They did it.
By the hundreds of thousands, NEA members, coalition partners, parents and governors called, emailed and lobbied Congress, demanding they do right by the nation’s students and save 161,000 educators’ jobs threatened by budget cuts.
Congress listened and the U.S. House today authorized $10 billion in emergency funds for the Education Jobs and Medicaid Assistance Act — legislation that will speed money to states to keep teachers and support professionals working.
President Obama signed the bill into law this evening, joined by educators. The bill, passed on a 247-161 vote, also includes $16 billion to reimburse states for social and medical programs.
Without the bill, students returning to school this month and next faced class sizes of up to 40, cuts to courses they need to graduate, and less instruction time. (View a clickable map of the education jobs saved by state.)
Without the bill, laid-off North Carolina teacher Bethany Banks had no classroom to return to next week and no sign that she could pay her mortgage and bills in the month ahead.
“I’m excited,” Banks said of the education jobs victory. She lost her job when her Title I school combined kindergarten and first-grade classes to save money. ”Hopefully this will help me have a job when teachers in my district are coming back to school.”
Without the bill, Pennsylvania school bus driver Chuck Thompson could count at least 20 teachers and 17 fellow education support professionals in his district who were going to lose their jobs permanently.
“This is a no-brainer,” Thompson said. “We need this money.”
NEA President Dennis Van Roekel called the House’s vote a victory for students and educators across the country.
“With this vote, the House reaffirmed that the road to economic security and prosperity runs directly through our nation’s schools,” he said. “As a result of this vote, we expect to see less crowded classrooms, reinstated bus routes and restored education programs and services.”
Analysis by the Congressional Budget Office determined the legislation, which is fully paid for, will reduce the deficit by $1.4 billion over 10 years.

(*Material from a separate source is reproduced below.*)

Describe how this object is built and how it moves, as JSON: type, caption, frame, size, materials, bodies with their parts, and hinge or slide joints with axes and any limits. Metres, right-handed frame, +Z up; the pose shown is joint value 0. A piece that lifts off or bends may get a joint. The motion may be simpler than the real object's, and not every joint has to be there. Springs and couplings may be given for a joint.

The act received strong support from governors and members of Congress from both sides of the aisle, as well as the Obama administration, including Education Secretary Arne Duncan, and key economic and domestic policy advisors.
During the five-month campaign by NEA and 187 partner organizations, activists fanned out from state capitals to social media sites to educate legislators and the public on the myriad aftershocks that would follow the proposed severe cuts to public schools.

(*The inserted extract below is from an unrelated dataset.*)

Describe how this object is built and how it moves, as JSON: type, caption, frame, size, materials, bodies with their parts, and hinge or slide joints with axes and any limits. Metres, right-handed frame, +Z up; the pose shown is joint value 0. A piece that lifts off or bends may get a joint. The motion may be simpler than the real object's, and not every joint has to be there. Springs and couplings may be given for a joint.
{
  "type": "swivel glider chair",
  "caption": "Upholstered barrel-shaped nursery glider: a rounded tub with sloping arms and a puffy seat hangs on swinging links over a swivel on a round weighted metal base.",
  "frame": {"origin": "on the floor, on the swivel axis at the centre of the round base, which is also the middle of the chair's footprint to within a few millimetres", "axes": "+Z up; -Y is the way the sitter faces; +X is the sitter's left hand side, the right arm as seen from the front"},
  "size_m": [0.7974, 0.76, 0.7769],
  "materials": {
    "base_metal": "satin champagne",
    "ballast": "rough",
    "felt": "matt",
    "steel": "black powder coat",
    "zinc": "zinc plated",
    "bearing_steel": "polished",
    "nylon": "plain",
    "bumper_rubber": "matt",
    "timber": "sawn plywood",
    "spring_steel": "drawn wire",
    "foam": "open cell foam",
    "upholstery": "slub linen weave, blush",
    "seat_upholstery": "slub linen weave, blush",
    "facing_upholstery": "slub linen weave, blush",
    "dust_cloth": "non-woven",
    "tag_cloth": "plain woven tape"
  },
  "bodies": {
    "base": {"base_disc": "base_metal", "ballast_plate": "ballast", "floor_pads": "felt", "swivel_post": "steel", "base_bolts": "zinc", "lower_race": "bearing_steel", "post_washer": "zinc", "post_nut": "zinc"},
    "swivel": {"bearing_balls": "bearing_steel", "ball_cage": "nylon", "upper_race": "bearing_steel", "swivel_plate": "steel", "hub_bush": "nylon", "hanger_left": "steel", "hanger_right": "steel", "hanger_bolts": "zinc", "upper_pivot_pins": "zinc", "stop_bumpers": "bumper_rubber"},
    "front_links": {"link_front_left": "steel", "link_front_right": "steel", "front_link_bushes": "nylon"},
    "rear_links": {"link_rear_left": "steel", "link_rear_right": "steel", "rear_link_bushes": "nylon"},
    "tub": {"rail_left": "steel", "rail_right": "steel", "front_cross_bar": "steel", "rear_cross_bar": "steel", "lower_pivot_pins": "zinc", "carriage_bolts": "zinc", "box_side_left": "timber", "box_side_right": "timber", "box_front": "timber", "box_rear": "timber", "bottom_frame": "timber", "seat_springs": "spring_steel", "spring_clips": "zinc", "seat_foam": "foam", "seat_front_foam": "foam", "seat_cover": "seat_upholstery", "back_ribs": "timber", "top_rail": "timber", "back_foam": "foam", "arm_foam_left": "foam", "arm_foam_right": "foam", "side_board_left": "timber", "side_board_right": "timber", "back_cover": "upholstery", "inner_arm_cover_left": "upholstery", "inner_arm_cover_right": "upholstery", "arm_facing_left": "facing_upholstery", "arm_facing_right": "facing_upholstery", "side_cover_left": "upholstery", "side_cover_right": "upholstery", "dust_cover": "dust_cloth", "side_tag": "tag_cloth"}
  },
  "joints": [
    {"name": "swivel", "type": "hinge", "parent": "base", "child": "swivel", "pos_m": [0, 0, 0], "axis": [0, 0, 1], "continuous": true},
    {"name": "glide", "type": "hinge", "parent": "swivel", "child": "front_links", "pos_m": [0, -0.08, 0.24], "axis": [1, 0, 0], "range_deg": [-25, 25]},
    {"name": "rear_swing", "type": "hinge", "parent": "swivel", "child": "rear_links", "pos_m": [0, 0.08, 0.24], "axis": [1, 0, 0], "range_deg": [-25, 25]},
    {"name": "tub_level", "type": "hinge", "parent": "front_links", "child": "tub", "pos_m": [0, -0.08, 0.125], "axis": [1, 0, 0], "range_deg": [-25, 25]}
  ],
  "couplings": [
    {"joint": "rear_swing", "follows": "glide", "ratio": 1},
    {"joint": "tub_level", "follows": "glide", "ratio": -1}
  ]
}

Governors of Delaware, Maryland, Illinois, Oregon, Ohio, Pennsylvania, North Carolina and Massachusetts lent their support as well, pointing to the dire situation facing their states’ schools without federal assistance. The Obama administration and Education Secretary Arne Duncan and key economic and domestic policy advisors supported it. It enjoyed bipartisan support, with Senate Republicans Olympia Snowe and Susan Collins of Maine voting for it in the Senate last week and two Republicans in the House today.
Across the country, NEA members spent the spring and summer sharing their stories on NEA’s EducationVotes about how their layoffs would hurt students. They flew to Washington to lobby their members of Congress. They took to local radio and television airwaves with their message and protested unfair budget cuts at countless state rallies.
Supporters tallied 301,000 emails and 100,000 calls to Congress. More than 35,000 people became active fans of the Speak Up for Education & Kids campaign on Facebook and 145,000 new member lobbyists signed up to take action.
“Several months ago, many considered an education jobs package an impossible dream,” Van Roekel said. “But this victory is the direct result of educators across America speaking up for education and students. Not only will the legislation keep educators working, but it also will ensure that students returning to school in the fall will have the team of educators they need to continue learning.”
He praised House Speaker Nancy Pelosi (D-Calif.) and the House leadership for addressing the education funding crisis. Speaker Pelosi last week issued a rare call for the House to return early from its August recess to take that final vote and speed the funding to public schools.
“We appreciate the unbending support of Rep. Pelosi and the House leadership for putting students ahead of politics,” said Van Roekel. “Fiscal relief to struggling school districts and students unequivocally should remain our top priority as a nation during tough economic times.”
Cathy Koehler, a library media specialist in Little Rock, Ark., knew that without the bill, the situation in her state would have been grim.
“It would have been heartbreaking to start the school year without those educators in the classroom,” she said. “That’s not going to happen now.”
Miguel Gonzalez contributed to this report.